It is required that all of the data be written out exactly.

** Start of Dataset section **

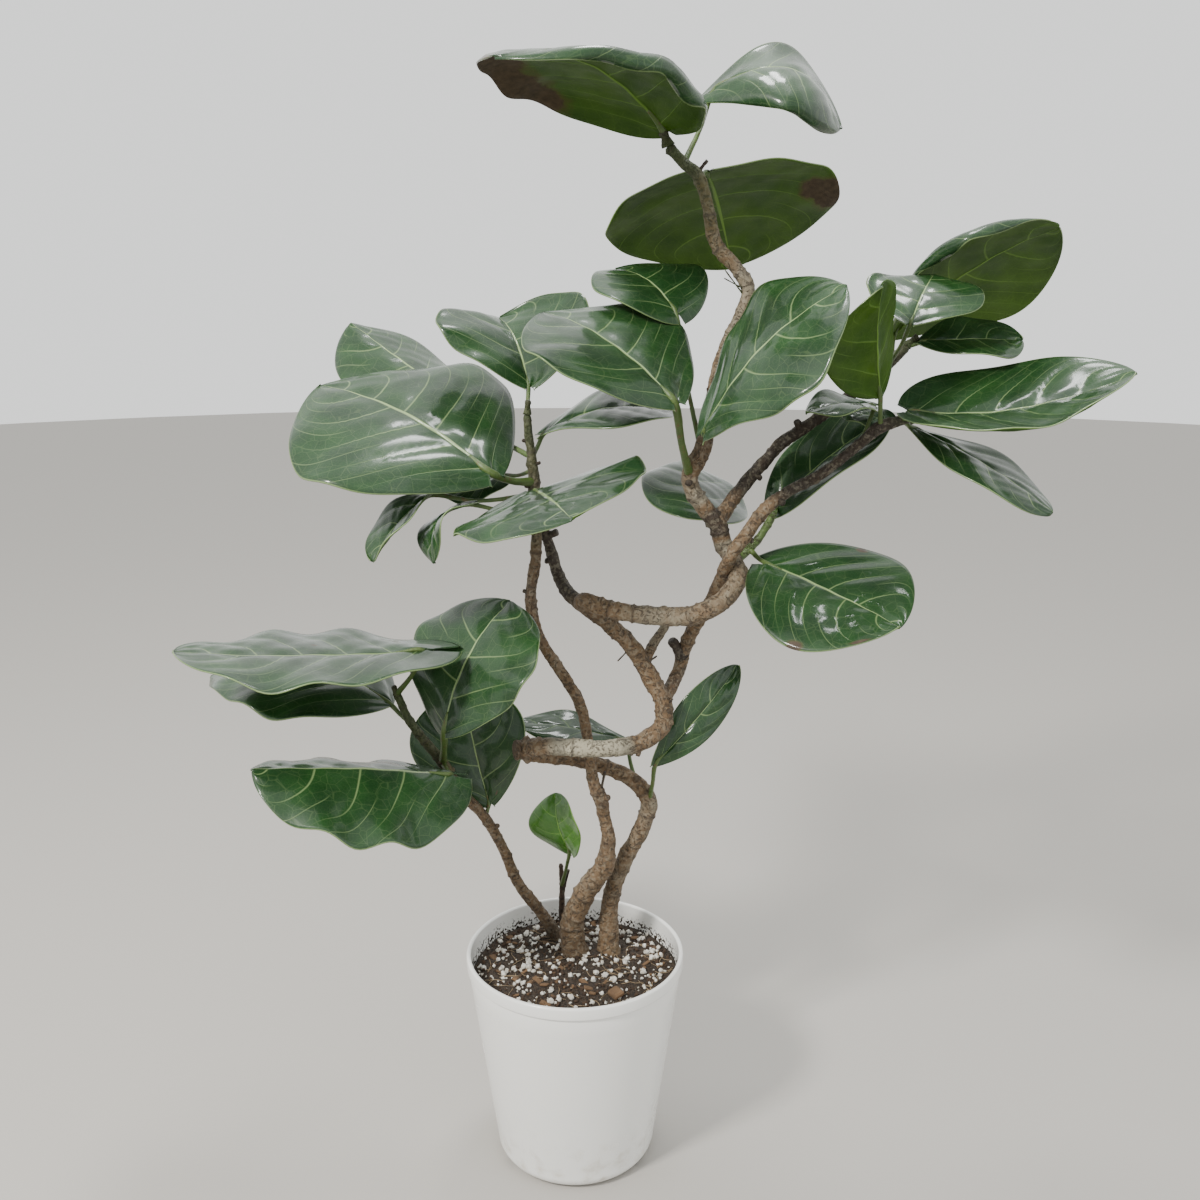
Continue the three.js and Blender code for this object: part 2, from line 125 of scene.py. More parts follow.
# %% Material kit
class Finish:
    """One material being mixed: its methods add a node, wire it up and return its output."""

    def __init__(self, name, color, roughness):
        self.material = bpy.data.materials.new(name)
        self.material.use_nodes = True
        self.tree = self.material.node_tree
        self.shader = self.tree.nodes["Principled BSDF"]
        self.set("Base Color", (*color, 1))
        self.set("Roughness", roughness)
        self.places = self.tree.nodes.new("ShaderNodeTexCoord").outputs["Object"]

    def plug(self, socket, value):
        if isinstance(value, bpy.types.NodeSocket):
            self.tree.links.new(value, socket)
        else:
            socket.default_value = value

    def set(self, name, value):
        self.plug(self.shader.inputs[name], value)

    def math(self, operation, first, second=0.0):
        node = self.tree.nodes.new("ShaderNodeMath")
        node.operation = operation
        self.plug(node.inputs[0], first)
        self.plug(node.inputs[1], second)
        return node.outputs[0]

    def times(self, first, second):
        return self.math("MULTIPLY", first, second)

    def plus(self, first, second):
        return self.math("ADD", first, second)

    def steps(self, value, low, high, to_low=0.0, to_high=1.0):
        """Runs smoothly from to_low, where the value is low, to to_high, where it is high."""
        node = self.tree.nodes.new("ShaderNodeMapRange")
        node.interpolation_type = "SMOOTHSTEP"
        named = {"Value": value, "From Min": low, "From Max": high, "To Min": to_low, "To Max": to_high}
        for name, given in named.items():
            self.plug(node.inputs[name], given)
        return node.outputs[0]

    def attribute(self, name):
        node = self.tree.nodes.new("ShaderNodeAttribute")
        node.attribute_name = name
        return node.outputs["Fac"]

    def noise(self, scale, detail=3.0, distortion=0.0, stretch=None):
        node = self.tree.nodes.new("ShaderNodeTexNoise")
        self.plug(node.inputs["Scale"], scale)
        self.plug(node.inputs["Detail"], detail)
        self.plug(node.inputs["Distortion"], distortion)
        place = self.places
        if stretch:
            mapping = self.tree.nodes.new("ShaderNodeMapping")
            mapping.inputs["Scale"].default_value = stretch
            self.plug(mapping.inputs["Vector"], place)
            place = mapping.outputs[0]
        self.plug(node.inputs["Vector"], place)
        return node.outputs["Fac"]

    def cells(self, scale, feature="DISTANCE_TO_EDGE"):
        node = self.tree.nodes.new("ShaderNodeTexVoronoi")
        node.feature = feature
        self.plug(node.inputs["Scale"], scale)
        self.plug(node.inputs["Vector"], self.places)
        return node.outputs["Distance"]

    def mix(self, share, first, second):
        """A colour between two colours."""
        node = self.tree.nodes.new("ShaderNodeMix")
        node.data_type = "RGBA"
        self.plug(node.inputs["Factor"], share)
        sockets = [socket for socket in node.inputs if socket.type == "RGBA"]
        for socket, color in zip(sockets, (first, second)):
            self.plug(socket, (*color, 1) if isinstance(color, tuple) else color)
        return [socket for socket in node.outputs if socket.type == "RGBA"][0]

    def paint(self, share, first, second):
        """Makes the surface's own colour a mix of two colours."""
        self.set("Base Color", self.mix(share, first, second))

    def bump(self, height, depth, strength=1.0):
        """Small relief, as deep as given in metres."""
        node = self.tree.nodes.new("ShaderNodeBump")
        node.inputs["Strength"].default_value = strength
        node.inputs["Distance"].default_value = depth
        self.plug(node.inputs["Height"], height)
        self.set("Normal", node.outputs[0])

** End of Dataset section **

:: Task result ::
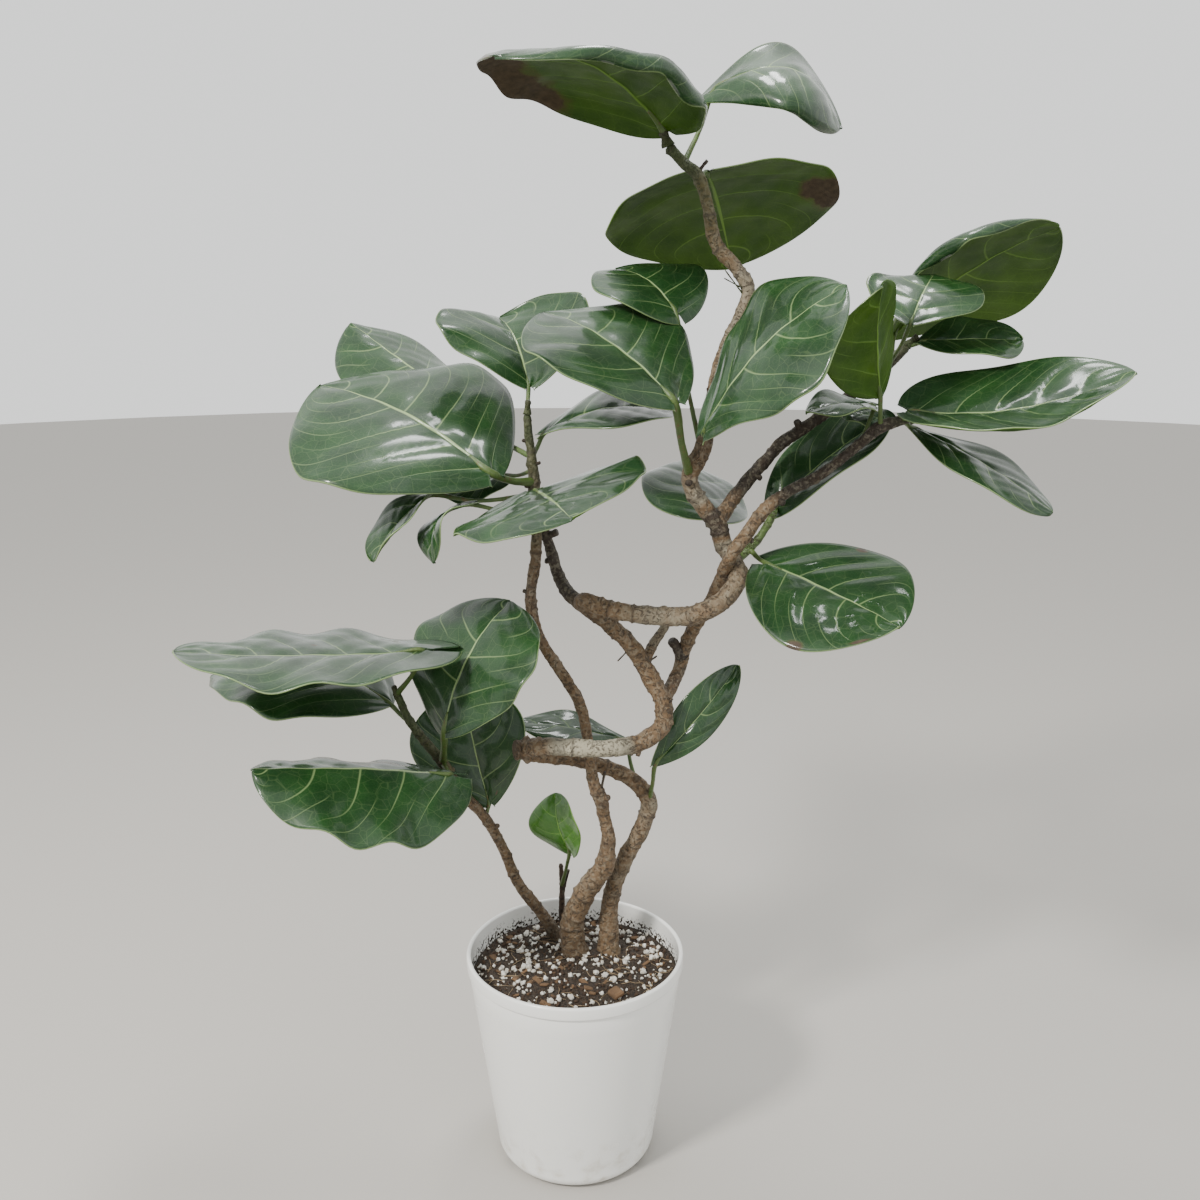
Continue the three.js and Blender code for this object: part 2, from line 125 of scene.py. More parts follow.
# %% Material kit
class Finish:
    """One material being mixed: its methods add a node, wire it up and return its output."""

    def __init__(self, name, color, roughness):
        self.material = bpy.data.materials.new(name)
        self.material.use_nodes = True
        self.tree = self.material.node_tree
        self.shader = self.tree.nodes["Principled BSDF"]
        self.set("Base Color", (*color, 1))
        self.set("Roughness", roughness)
        self.places = self.tree.nodes.new("ShaderNodeTexCoord").outputs["Object"]

    def plug(self, socket, value):
        if isinstance(value, bpy.types.NodeSocket):
            self.tree.links.new(value, socket)
        else:
            socket.default_value = value

    def set(self, name, value):
        self.plug(self.shader.inputs[name], value)

    def math(self, operation, first, second=0.0):
        node = self.tree.nodes.new("ShaderNodeMath")
        node.operation = operation
        self.plug(node.inputs[0], first)
        self.plug(node.inputs[1], second)
        return node.outputs[0]

    def times(self, first, second):
        return self.math("MULTIPLY", first, second)

    def plus(self, first, second):
        return self.math("ADD", first, second)

    def steps(self, value, low, high, to_low=0.0, to_high=1.0):
        """Runs smoothly from to_low, where the value is low, to to_high, where it is high."""
        node = self.tree.nodes.new("ShaderNodeMapRange")
        node.interpolation_type = "SMOOTHSTEP"
        named = {"Value": value, "From Min": low, "From Max": high, "To Min": to_low, "To Max": to_high}
        for name, given in named.items():
            self.plug(node.inputs[name], given)
        return node.outputs[0]

    def attribute(self, name):
        node = self.tree.nodes.new("ShaderNodeAttribute")
        node.attribute_name = name
        return node.outputs["Fac"]

    def noise(self, scale, detail=3.0, distortion=0.0, stretch=None):
        node = self.tree.nodes.new("ShaderNodeTexNoise")
        self.plug(node.inputs["Scale"], scale)
        self.plug(node.inputs["Detail"], detail)
        self.plug(node.inputs["Distortion"], distortion)
        place = self.places
        if stretch:
            mapping = self.tree.nodes.new("ShaderNodeMapping")
            mapping.inputs["Scale"].default_value = stretch
            self.plug(mapping.inputs["Vector"], place)
            place = mapping.outputs[0]
        self.plug(node.inputs["Vector"], place)
        return node.outputs["Fac"]

    def cells(self, scale, feature="DISTANCE_TO_EDGE"):
        node = self.tree.nodes.new("ShaderNodeTexVoronoi")
        node.feature = feature
        self.plug(node.inputs["Scale"], scale)
        self.plug(node.inputs["Vector"], self.places)
        return node.outputs["Distance"]

    def mix(self, share, first, second):
        """A colour between two colours."""
        node = self.tree.nodes.new("ShaderNodeMix")
        node.data_type = "RGBA"
        self.plug(node.inputs["Factor"], share)
        sockets = [socket for socket in node.inputs if socket.type == "RGBA"]
        for socket, color in zip(sockets, (first, second)):
            self.plug(socket, (*color, 1) if isinstance(color, tuple) else color)
        return [socket for socket in node.outputs if socket.type == "RGBA"][0]

    def paint(self, share, first, second):
        """Makes the surface's own colour a mix of two colours."""
        self.set("Base Color", self.mix(share, first, second))

    def bump(self, height, depth, strength=1.0):
        """Small relief, as deep as given in metres."""
        node = self.tree.nodes.new("ShaderNodeBump")
        node.inputs["Strength"].default_value = strength
        node.inputs["Distance"].default_value = depth
        self.plug(node.inputs["Height"], height)
        self.set("Normal", node.outputs[0])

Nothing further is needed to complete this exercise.